--- PROBLEM TO SOLVE ---
Repeat every line, exactly, from the very first through the one where "self.tree.nodes.clear()" appears. Add nothing else.

--- DATASET SECTION ---
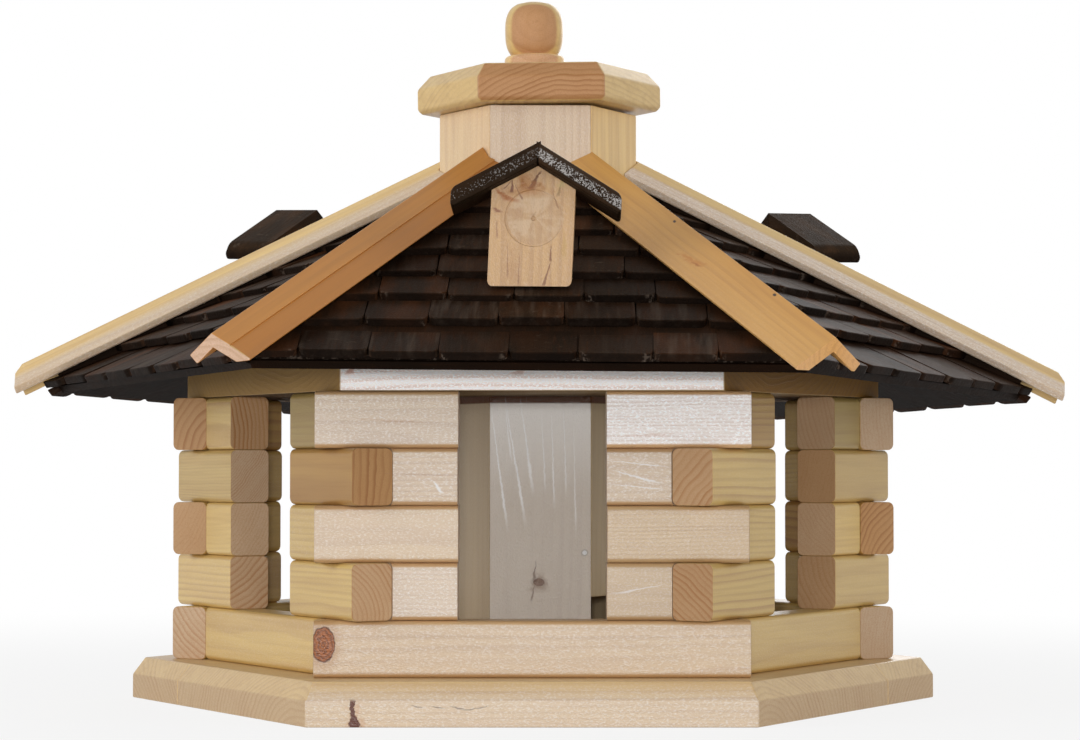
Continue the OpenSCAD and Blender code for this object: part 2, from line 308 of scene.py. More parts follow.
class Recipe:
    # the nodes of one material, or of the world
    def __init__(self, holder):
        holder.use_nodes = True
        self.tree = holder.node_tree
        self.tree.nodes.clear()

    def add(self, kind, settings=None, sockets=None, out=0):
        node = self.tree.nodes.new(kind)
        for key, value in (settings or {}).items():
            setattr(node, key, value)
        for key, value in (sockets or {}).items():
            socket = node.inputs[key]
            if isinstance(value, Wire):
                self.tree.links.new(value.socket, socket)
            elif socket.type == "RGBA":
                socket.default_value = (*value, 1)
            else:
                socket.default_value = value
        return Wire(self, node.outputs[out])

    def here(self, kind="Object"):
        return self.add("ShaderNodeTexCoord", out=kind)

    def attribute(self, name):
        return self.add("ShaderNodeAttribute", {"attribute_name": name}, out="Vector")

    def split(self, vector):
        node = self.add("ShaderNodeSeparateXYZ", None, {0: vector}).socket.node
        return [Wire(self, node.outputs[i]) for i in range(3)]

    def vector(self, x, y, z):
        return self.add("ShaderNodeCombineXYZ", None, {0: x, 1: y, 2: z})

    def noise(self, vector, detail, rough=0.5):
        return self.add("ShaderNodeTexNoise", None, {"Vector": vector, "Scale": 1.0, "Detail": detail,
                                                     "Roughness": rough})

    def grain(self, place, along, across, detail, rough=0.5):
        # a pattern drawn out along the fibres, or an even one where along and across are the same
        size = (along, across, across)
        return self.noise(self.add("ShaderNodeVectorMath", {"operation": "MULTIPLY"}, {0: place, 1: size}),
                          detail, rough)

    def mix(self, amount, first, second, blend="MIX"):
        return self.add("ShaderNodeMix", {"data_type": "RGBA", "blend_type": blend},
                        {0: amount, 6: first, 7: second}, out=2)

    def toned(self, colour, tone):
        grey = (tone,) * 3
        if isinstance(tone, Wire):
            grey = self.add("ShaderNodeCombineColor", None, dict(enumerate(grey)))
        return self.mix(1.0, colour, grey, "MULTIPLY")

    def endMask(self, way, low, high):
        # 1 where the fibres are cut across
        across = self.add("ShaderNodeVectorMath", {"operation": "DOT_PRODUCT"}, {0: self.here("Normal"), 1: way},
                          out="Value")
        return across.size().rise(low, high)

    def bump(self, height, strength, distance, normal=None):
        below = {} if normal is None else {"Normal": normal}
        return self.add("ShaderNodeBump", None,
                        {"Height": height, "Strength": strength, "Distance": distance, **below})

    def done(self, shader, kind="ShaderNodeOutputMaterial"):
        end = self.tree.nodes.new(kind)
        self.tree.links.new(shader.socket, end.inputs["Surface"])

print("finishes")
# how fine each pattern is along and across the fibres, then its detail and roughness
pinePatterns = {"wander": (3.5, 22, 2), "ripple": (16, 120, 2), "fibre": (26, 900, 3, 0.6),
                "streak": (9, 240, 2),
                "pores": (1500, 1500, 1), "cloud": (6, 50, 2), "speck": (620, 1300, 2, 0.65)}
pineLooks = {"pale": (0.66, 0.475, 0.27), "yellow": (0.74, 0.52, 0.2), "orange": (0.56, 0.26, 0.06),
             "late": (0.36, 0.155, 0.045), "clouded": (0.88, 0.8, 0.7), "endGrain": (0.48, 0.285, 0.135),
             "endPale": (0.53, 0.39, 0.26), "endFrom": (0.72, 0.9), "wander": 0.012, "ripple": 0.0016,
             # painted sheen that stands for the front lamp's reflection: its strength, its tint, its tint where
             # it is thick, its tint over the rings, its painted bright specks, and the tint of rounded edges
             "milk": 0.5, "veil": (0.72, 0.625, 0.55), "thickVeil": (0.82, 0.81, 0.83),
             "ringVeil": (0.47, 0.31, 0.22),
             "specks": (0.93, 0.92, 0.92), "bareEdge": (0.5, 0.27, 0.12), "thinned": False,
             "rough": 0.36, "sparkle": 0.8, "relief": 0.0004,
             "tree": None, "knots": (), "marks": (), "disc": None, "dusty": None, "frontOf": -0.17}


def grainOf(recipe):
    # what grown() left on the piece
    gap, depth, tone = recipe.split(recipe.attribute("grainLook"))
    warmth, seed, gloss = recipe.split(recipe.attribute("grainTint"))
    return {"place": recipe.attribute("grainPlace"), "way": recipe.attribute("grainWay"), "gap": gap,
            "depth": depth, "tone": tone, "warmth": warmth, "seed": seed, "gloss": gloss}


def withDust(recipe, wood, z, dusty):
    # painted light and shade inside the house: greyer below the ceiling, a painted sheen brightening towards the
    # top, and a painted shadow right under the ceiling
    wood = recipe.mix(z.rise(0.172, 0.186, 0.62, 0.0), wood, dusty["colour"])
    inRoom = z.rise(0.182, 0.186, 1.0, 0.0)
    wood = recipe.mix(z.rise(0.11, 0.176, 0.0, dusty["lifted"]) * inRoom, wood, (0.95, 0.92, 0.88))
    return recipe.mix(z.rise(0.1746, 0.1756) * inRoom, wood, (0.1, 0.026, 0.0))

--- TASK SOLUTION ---
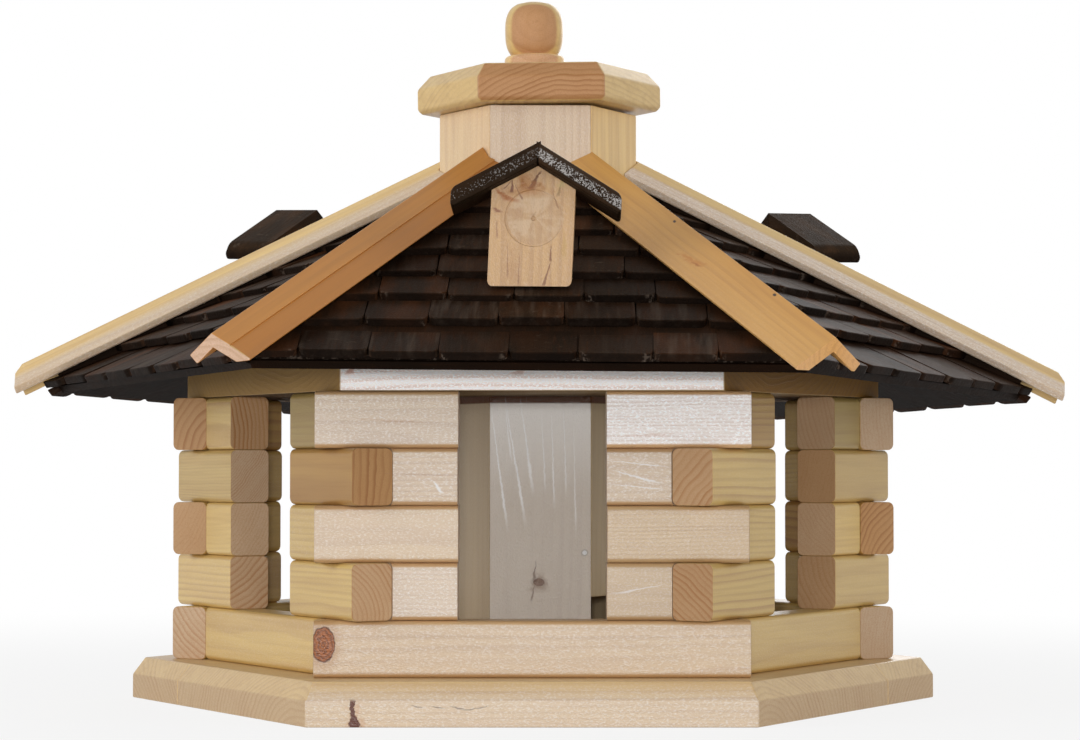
Continue the OpenSCAD and Blender code for this object: part 2, from line 308 of scene.py. More parts follow.
class Recipe:
    # the nodes of one material, or of the world
    def __init__(self, holder):
        holder.use_nodes = True
        self.tree = holder.node_tree
        self.tree.nodes.clear()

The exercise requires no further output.